Open Door's volunteers and staff immediately ask all guests to wash their hands when they arrive and stay six feet away from others.
Guests haven't been worried about becoming ill at the day center — they're worried about contracting the coronavirus in camps, where there aren't sanitary facilities or people emphasizing guidelines form health officials.
"They feel like if someone gets sick, it's going to spread amongst them very quickly," Toevs said.
Kaylor, who has frequently been in charge of making sure everyone is obeying health guidelines, said it has been difficult to enforce.
"It's a pain in the butt," Kaylor said. "You gotta tell them to stay six feet away, sometimes four or five times. It's a constant deal. They gotta think of it this way, 'It's for their safety and ours.'"
He said it has also been difficult to disinfect the shower stalls in the mobile shower trailer after each use, adding he's doing his best to make sure he follows protocols for his own sake.
"If I get it, I'm screwed, because I'm 61," Kaylor said. "I heard it's more harmful for the elderly than young people."
A guest named Will, who preferred not to give his last name, said despite social distancing directives, the day center also provides an important opportunity to talk to people.
He sat six feet away from several other people at the day shelter while he ate a sandwich and talked to them.
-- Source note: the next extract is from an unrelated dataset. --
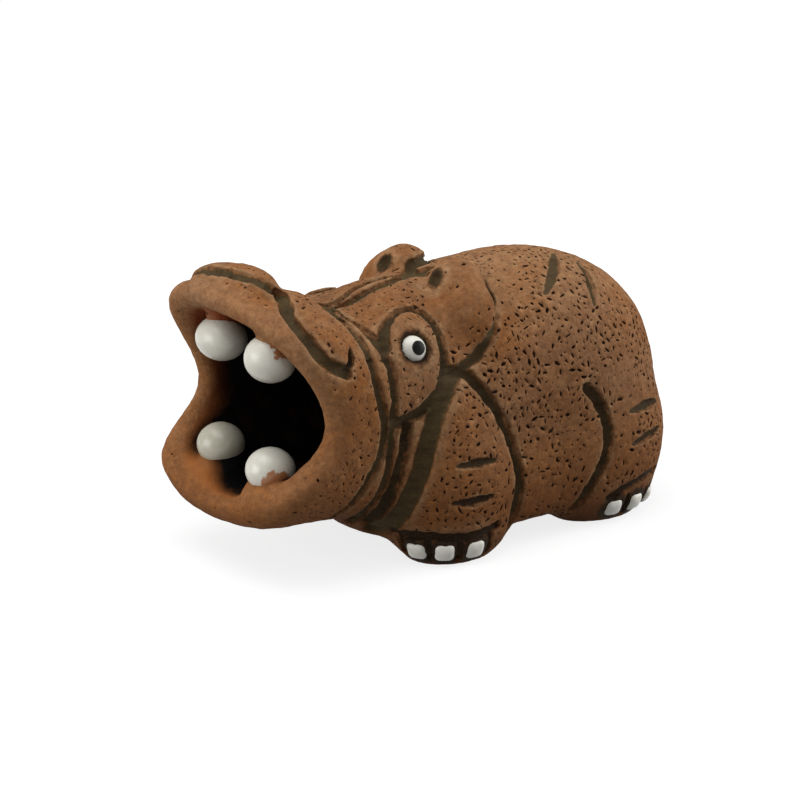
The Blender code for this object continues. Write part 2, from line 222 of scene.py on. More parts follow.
def base_clay(q):
    """The whole animal before carving."""
    side = mirrored(q)
    f = joined(barrel(q), lump(q, (0, 26.5, 13), (31.3, 43, 9.8), 0, 4), 12)
    f = joined(f, lump(q, (0, -7, 16.5), (26, 18.5, 14), 0, 2.5), 6)
    f = common(f, BELLY_GAP - q[:, 2], 2.5)
    f = joined(f, lump(side, (22.5, -2, 20), (12.5, 16, 25)), 5)
    f = joined(f, lump(side, (23, 0, 6.5), (11.5, 14.5, 9)), 3)
    f = joined(f, lump(side, (21.5, 46.5, 20), (12, 19.5, 23)), 6)
    f = joined(f, lump(side, (20, 49, 6.5), (12, 15, 9)), 3)
    f = joined(f, lump(q, (0, -8, 38), (27, 20, 25)), 8)
    f = joined(f, lump(q, (0, -2, 44), (23, 20, 18)), 5)
    f = joined(f, lump(side, (11, -3, 50), (11, 15, 10)), 3)
    f = joined(f, lump(side, (17, -12, 45), (10, 12, 15)), 4)
    f = joined(f, muzzle(q), 4)
    f = joined(f, lump(q, (14.5, -36, 58.3), (14.5, 6.5, 6.5), 24, 2.3), 2)
    f = joined(f, lump(q, (-11.5, -40.5, 64.2), (18.6, 6.5, 6.9), -6, 2.3), 2)
    ear = joined(lump(side, (11, 9, 63.2), (EAR_RADIUS,) * 3),
                 lump(side, (18.5, 7.5, 56.5), (7.5, 7, 11.5), -22), 3)
    f = joined(f, ear, 1.5)
    f = hollowed(f, gape(q), 4)
    f = hollowed(f, barrel(q) + WALL, 3)
    f = joined(f, lump(side, (TOOTH_SPREAD / 2.0, -43.8, 20.6), (7.6, 7.4, 6.0)), 4)
    f = joined(f, lump(side, (TOOTH_SPREAD / 2.0, -42.8, 59.0), (4.5, 4.5, 5.5)), 1.5)
    enamelled = [lump(q, centre, radii) for centre, radii in teeth()]
    return joined(f, np.minimum.reduce(enamelled), 0.4)


# Carved lines on the animal's left side, repeated on its right: half width and depth as
# shares of a fold, how black the colour in them is (stain, and painted shade low down), and points of the
# drawing
FOLDS = (
    (1.05, 1.1, 0.1, ((0, -24, 61), (2, -17, 61), (2.5, -9, 63), (1.5, 0, 65), (0, 9, 66))),
    (1.2, 1.0, 0.1, ((0, 2, 65), (4, 6, 65.5), (9, 14, 66))),
    (0.85, 1.1, 0.25, ((2, -24, 61), (15, -26, 60), (21, -26, 57), (26, -26, 50), (28.5, -25, 44),
                     (29, -24, 38), (29, -25, 31), (28, -28, 25), (24, -31, 18), (18, -33, 13))),
    (0.85, 1.1, 0.35, ((2, -22, 61), (12, -23, 60.5), (20, -22, 57), (25, -21, 52), (28, -20.5, 46),
                     (28.5, -21.5, 38), (28.5, -22, 31), (26.5, -23, 23), (21, -24, 15), (10, -23, 7))),
    (1.1, 1.3, 0.6, ((28.5, -17.5, 36), (28.5, -18.5, 30), (27, -20, 23), (23, -20.5, 16),
                     (16, -21, 9))),
    (1.55, 1.1, 0.2, ((27.5, -3.5, 47), (29, -7, 43), (30, -10.5, 38), (30.5, -13, 32), (30, -15, 25),
                     (28, -17, 18), (24, -18, 12), (15, -19, 6))),
    (0.95, 1.1, 0.5, ((23, -20, 54), (20, -18.5, 57.5), (17, -15, 59.5), (15, -10.5, 60.5),
                     (16, -7, 60.5), (19, -5, 59), (22, -4.5, 56), (25.5, -4.8, 52),
                     (27.5, -6, 47.5), (29, -8.5, 43.5), (29, -12, 40.5), (28.5, -16, 38.5),
                     (28.5, -20.5, 37.5))),
    (0.9, 1.0, 0.2, ((11, 16, 66), (17, 15.5, 64), (22, 14, 60.5), (25.5, 11, 56.5), (27, 7.5, 53),
                     (27, 3, 49.5), (27.5, -3, 47))),
    (1.1, 1.3, 0.45, ((27.5, -4, 47), (27.5, -0.5, 46.7), (29, 2, 44), (30.5, 5, 40), (31, 7.5, 35.5),
                     (31.5, 10.5, 29.5), (32, 12.5, 23.5), (32.5, 13.5, 18), (32, 13, 12),
                     (31, 11, 4))),
    (1.1, 1.3, 0.55, ((32, 34.5, 38), (32.5, 37.5, 35), (33, 39.5, 30.5), (34, 40.3, 25),
                     (34, 39.7, 20), (33.5, 38, 16), (32.5, 35.5, 11), (31, 32.5, 5))),
    (0.8, 0.9, 1.0, ((20, -17, 8), (24, -16.5, 8.3), (29, -14, 8.5), (33, -9, 8), (34.5, -4, 7.6),
                     (35, 1, 8), (34, 6, 8.7))),
    (0.8, 0.9, 1.0, ((33, 42.5, 7.5), (33, 46, 9), (33, 50, 10), (32, 56, 11), (28, 62, 11))),
)

# The nostril folds, which differ from side to side, so these are not repeated
NOSTRILS = (
    (1.1, 1.2, 0.25, ((7, -38.5, 66.8), (11.3, -39.9, 66.2), (15.8, -41.6, 63.8), (20.3, -42, 61.8),
                     (24, -41, 58.5), (26.6, -38.7, 54.8), (27.3, -34, 51.5))),
    (0.9, 1.2, 0.3, ((5.5, -40.5, 67.5), (2.5, -42, 68.6), (-1.8, -43.5, 69.4), (-6.2, -44.4, 70),
                     (-12.7, -44.8, 69.6), (-20.5, -44, 68.2), (-24, -43.5, 66.5), (-27, -42.5, 63.5),
                     (-29, -40.5, 59), (-29, -36, 53))),
)

# Short pressed gashes, tapered at both ends, in the same form
GASHES = (
    (0.7, 1.0, 0.6, ((34, -7.5, 26), (34.5, -1.5, 26), (33.5, 5, 25.5))),
    (0.85, 1.0, 0.9, ((34, -9, 17), (35, -3, 16.5), (34, 3.5, 16.8))),
    (1.0, 1.0, 0.1, ((7, 43.5, 67), (12, 39.5, 66), (17, 35, 64), (21.5, 29, 61))),
    (0.8, 1.0, 0.2, ((11, 48, 65), (17.5, 46.5, 62.5), (21.5, 44.5, 60), (25, 42.5, 57))),
    (0.85, 1.0, 0.6, ((33.5, 47.5, 30), (32.5, 54, 30.3), (29.5, 60.5, 30))),
    (0.85, 1.0, 0.6, ((34.5, 48, 21.5), (33.5, 54, 22.3), (31, 60, 23))),
    (0.8, 1.2, 0.9, ((24, -30.5, 56), (26, -32.5, 53.5), (27, -34.5, 51.5))),
)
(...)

"Having this kind of social atmosphere is really important — people don't realize that," Will said. "With the libraries and other places closed, it's hard."
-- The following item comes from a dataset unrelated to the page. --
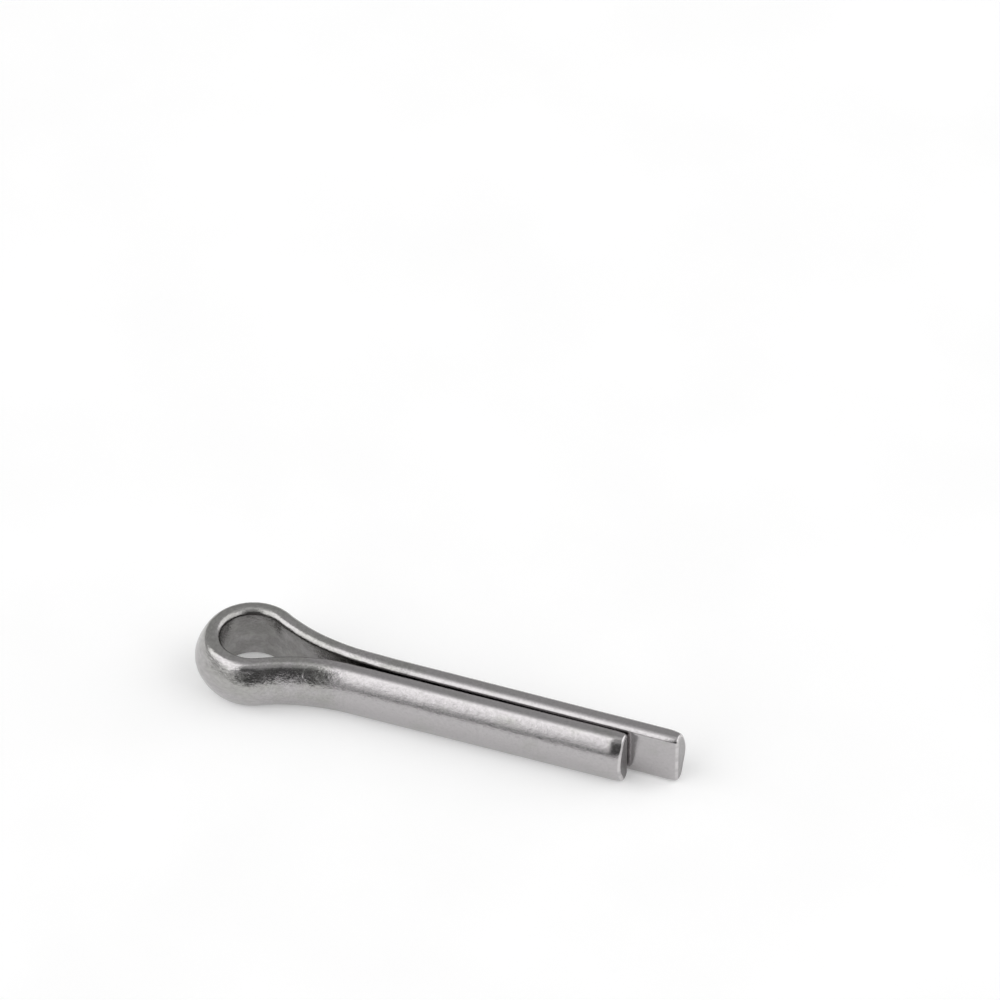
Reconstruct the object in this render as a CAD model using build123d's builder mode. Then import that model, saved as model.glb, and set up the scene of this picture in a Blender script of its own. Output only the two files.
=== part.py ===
from build123d import *
import os
from math import atan, cos, degrees, sin, sqrt

# Split cotter pin for a 5 mm hole: one length of D-section wire, bent back on itself with its
# flat inside. The bend is a round eye, and the two legs lie flat to flat behind it.
# Sizes are in millimetres. X runs along the legs to their tips, Z along the eye's axis, and the
# origin is on the shank's axis, where the long leg starts to run straight.

# Wire
wire_height = 4.6         # across the flat, along the eye's axis
wire_thickness = 2.02     # from the flat to the crown of the rounded side
corner_radius = 0.55      # where the flat turns into the rounded side

# Eye
eye_inner_radius = 2.5    # of the flat, round the eye's axis
eye_offset = 0.12         # how far the eye's centre stands to the long leg's side

# Neck and legs
neck_radius = 15.5        # of the flat, where each side bends back from the eye to its leg
neck_gap = 0.64           # between the flats where the legs start
tip_gap = 0.50            # between the flats at the short leg's tip
short_leg_length = 22.1   # from the origin's plane to the short leg's cut end
long_leg_extra = 3.9      # how much further the long leg reaches
tip_edge_radius = 0.15    # edges of the cut ends

# The legs close in a little towards their tips.
leg_lean = atan((neck_gap - tip_gap) / 2 / short_leg_length)
neck_centre_y = neck_gap / 2 + neck_radius * cos(leg_lean)
eye_to_neck_centre = eye_inner_radius + neck_radius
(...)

Will has been living in the Forest Grove area since 2015, he said, adding that he has a tent at a camp there with a few other people who have been doing their best to keep their distance from each other. He said he feels safer at the day shelter than at the camp, because sometimes people with whom he camps get intoxicated, which makes them less conscious of social distancing.
Without places to go inside and get warm, at least having a shower is essential, Will said.
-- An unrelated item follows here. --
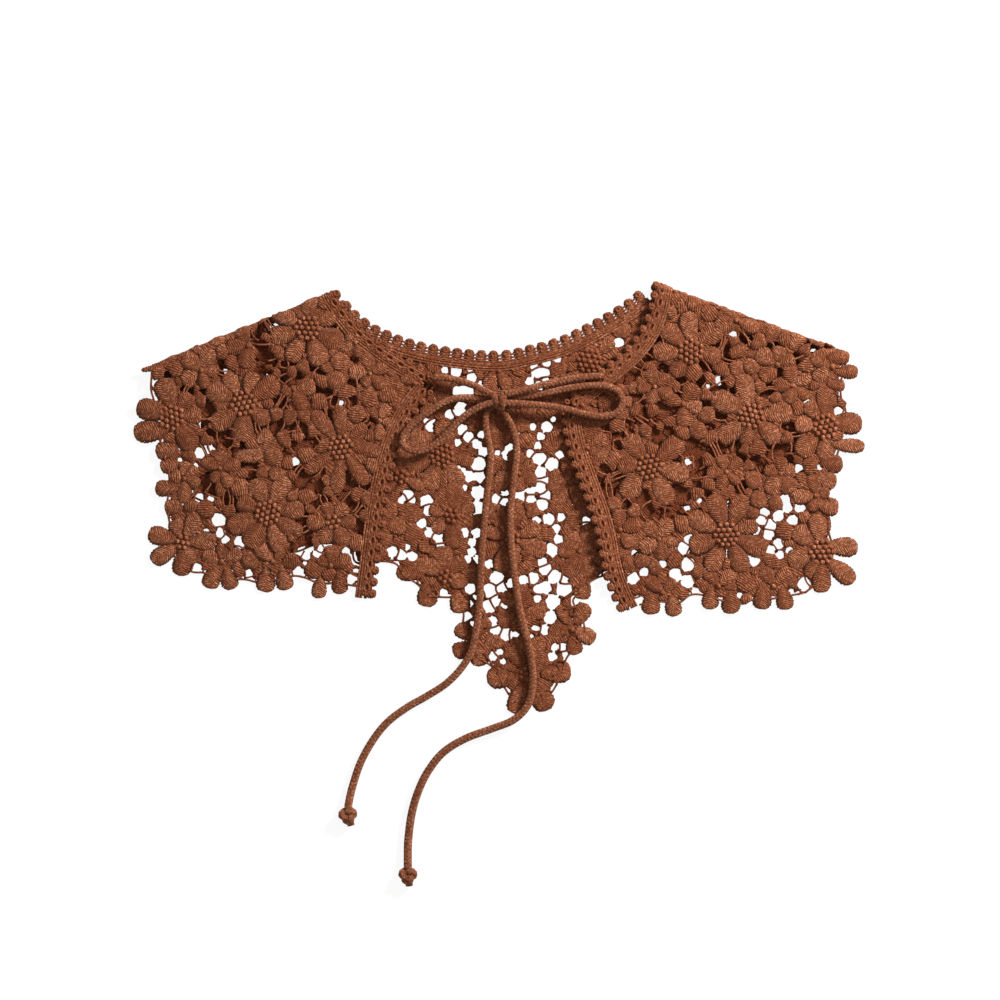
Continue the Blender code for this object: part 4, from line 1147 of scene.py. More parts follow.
    def rungs(self, gaps, walls, apart=2.1):
        """The walls with those round each wider gap changed for two or three long bars side
        by side over it, led out from the nearest flower's heart."""
        hearts = np.array([heart[:2] for heart in self.hearts])
        centres = (walls[0] + walls[1]) / 2
        clear = np.ones(len(centres), bool)
        starts, ends = [], []
        for x, y, reach in gaps:
            if reach < 2.8:
                continue
            middle = np.array([x, y])
            clear &= np.linalg.norm(centres - middle, axis=1) > 1.15 * reach + 1.0
            away = middle - hearts[np.linalg.norm(hearts - middle, axis=1).argmin()]
            turn = math.atan2(away[1], away[0]) + self.random.normal(0, 0.2)
            count = 2 if reach < 3.8 else 3
            for k in range(count):
                foot = middle + (k - (count - 1) / 2) * apart * heading(turn + math.pi / 2)
                half = (reach + 1.8) * self.random.uniform(0.85, 1.1)
                rung = np.array([foot - half * heading(turn),
                                 foot + half * heading(turn + self.random.normal(0, 0.1))])
                # Both ends have to come to the ground or a petal
                if ((self.room(rung) > 0) | self.taken[self.cell(rung)]).all():
                    starts.append(rung[0])
                    ends.append(rung[1])
        return [np.concatenate([old[clear], new]) for old, new in zip(walls, (starts, ends))]

    def without_spurs(self, starts, ends):
        """The walls without those that end in the open with no other wall there."""
        tips = np.concatenate([starts, ends])
        open_there = (self.room(tips) < -0.3) & (signed_distance(tips, self.outline) < -1)
        _, index, uses = np.unique(np.round(tips, 3), axis=0, return_inverse=True,
                                   return_counts=True)
        loose = (uses[index.reshape(-1)] == 1) & open_there
        kept = ~(loose[:len(starts)] | loose[len(starts):])
        return starts[kept], ends[kept]


BAR_ROWS = 5
BAR_BOW = 0.15  # most that a bar bows, as a share of its length


def circle_middles(a, b, c):
    """The middles of the circles through three points each."""
    ab, ac = b - a, c - a
    double = 2 * (ab[:, 0] * ac[:, 1] - ab[:, 1] * ac[:, 0])
    square_b, square_c = (ab**2).sum(axis=1), (ac**2).sum(axis=1)
    x = (ac[:, 1] * square_b - ab[:, 1] * square_c) / double
    y = (ab[:, 0] * square_c - ac[:, 0] * square_b) / double
    return a + np.column_stack([x, y])


def bowed(starts, ends, random):
    """Lines between two points each, bowed to one side by a share of their length."""
    share = np.linspace(0, 1, BAR_ROWS)[None, :, None]
    side = ends - starts
    across = np.column_stack([-side[:, 1], side[:, 0]])
    bow = random.uniform(-BAR_BOW, BAR_BOW, (len(starts), 1, 1)) * np.sin(math.pi * share)
    return starts[:, None] + share * side[:, None] + bow * across[:, None]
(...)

He hopes local governments will expand their capacity to give out hotel vouchers if public facilities stay closed in the future.
Open Door staff will take operations day by day and make adjustments when necessary to provide people a safe place to get basic resources, Toevs said. He said the nonprofit might be able to rent a 20- by 20-foot tent, which would allow heating while it's still cold outside.
Although a lot of the staff's energy has been shifted to providing basic services, Open Door still needs to provide housing services.
"Even though foreclosures themselves have been put on moratorium, people are still getting foreclosure notices, and they want to make they still have a home at the end of all this," Toevs said. "We might be looking at a whole new level of housing issues as we end this pandemic."
Shapiro said while the coronavirus has created a lot of uncertainty for people who are housing insecure, it's important to look for positive developments.
Ahead of this past sheltering season, Shapiro contacted several companies asking for donations, including a sock company called Bombas that donates a pair of socks for each purchased pair.
After initially telling Shapiro other shelters were ahead on a list for donations, Bombas contacted him a few weeks ago and said they're ready to ship nearly 1,300 pairs of socks.
People can help support Open Door by volunteering to help prepare lunches and assemble outdoor supplies as well as donating items such as toiletries, food and rain ponchos.